# Set exercise
Please give back word for word the lines below, from the first one through the one with "the two parabolas.".

# Data section
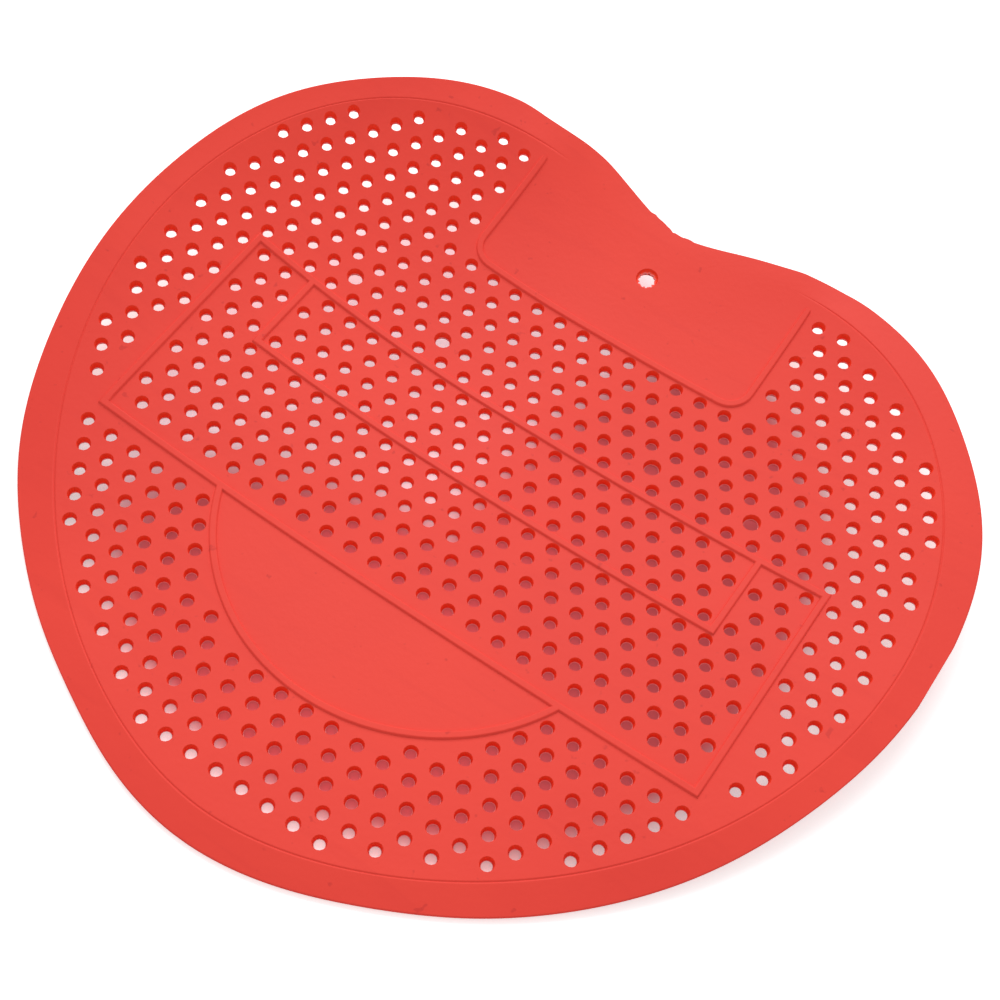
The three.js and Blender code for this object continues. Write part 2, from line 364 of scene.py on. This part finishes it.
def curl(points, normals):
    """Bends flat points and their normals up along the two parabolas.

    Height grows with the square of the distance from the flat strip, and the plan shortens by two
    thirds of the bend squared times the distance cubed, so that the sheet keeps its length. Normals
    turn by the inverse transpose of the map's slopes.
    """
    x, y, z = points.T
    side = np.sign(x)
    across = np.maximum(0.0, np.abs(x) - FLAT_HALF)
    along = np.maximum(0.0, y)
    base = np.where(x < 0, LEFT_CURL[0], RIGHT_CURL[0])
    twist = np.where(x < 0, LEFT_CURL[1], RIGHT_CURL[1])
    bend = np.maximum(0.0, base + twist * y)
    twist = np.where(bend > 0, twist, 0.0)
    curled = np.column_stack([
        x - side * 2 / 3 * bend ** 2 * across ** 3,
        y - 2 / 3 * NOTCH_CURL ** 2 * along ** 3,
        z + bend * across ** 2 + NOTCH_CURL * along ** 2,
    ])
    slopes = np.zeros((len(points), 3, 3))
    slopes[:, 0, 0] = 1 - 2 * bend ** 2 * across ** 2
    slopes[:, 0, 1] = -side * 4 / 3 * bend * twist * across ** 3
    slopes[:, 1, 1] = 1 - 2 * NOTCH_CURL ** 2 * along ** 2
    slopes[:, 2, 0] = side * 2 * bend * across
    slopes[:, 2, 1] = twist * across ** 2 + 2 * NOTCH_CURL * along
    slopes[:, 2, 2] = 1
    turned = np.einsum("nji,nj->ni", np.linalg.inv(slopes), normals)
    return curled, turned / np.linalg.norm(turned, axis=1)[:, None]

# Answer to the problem
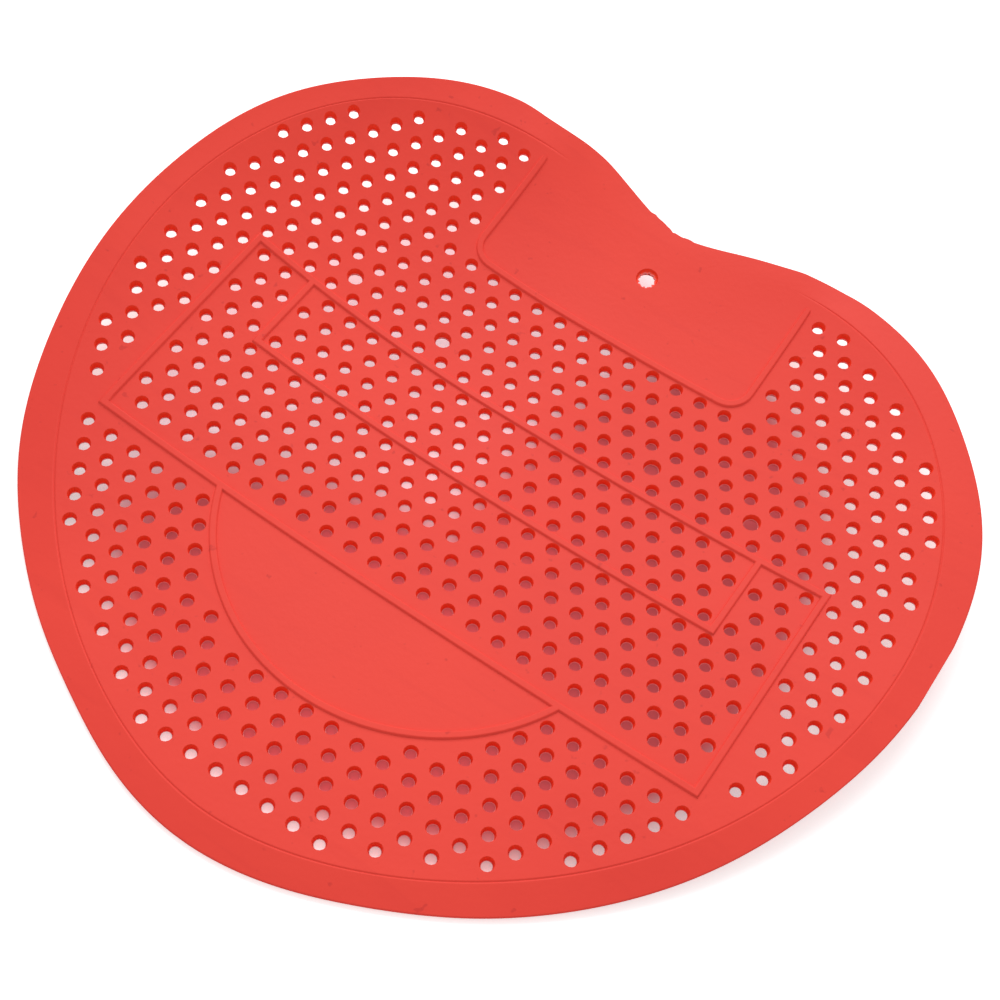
The three.js and Blender code for this object continues. Write part 2, from line 364 of scene.py on. This part finishes it.
def curl(points, normals):
    """Bends flat points and their normals up along the two parabolas.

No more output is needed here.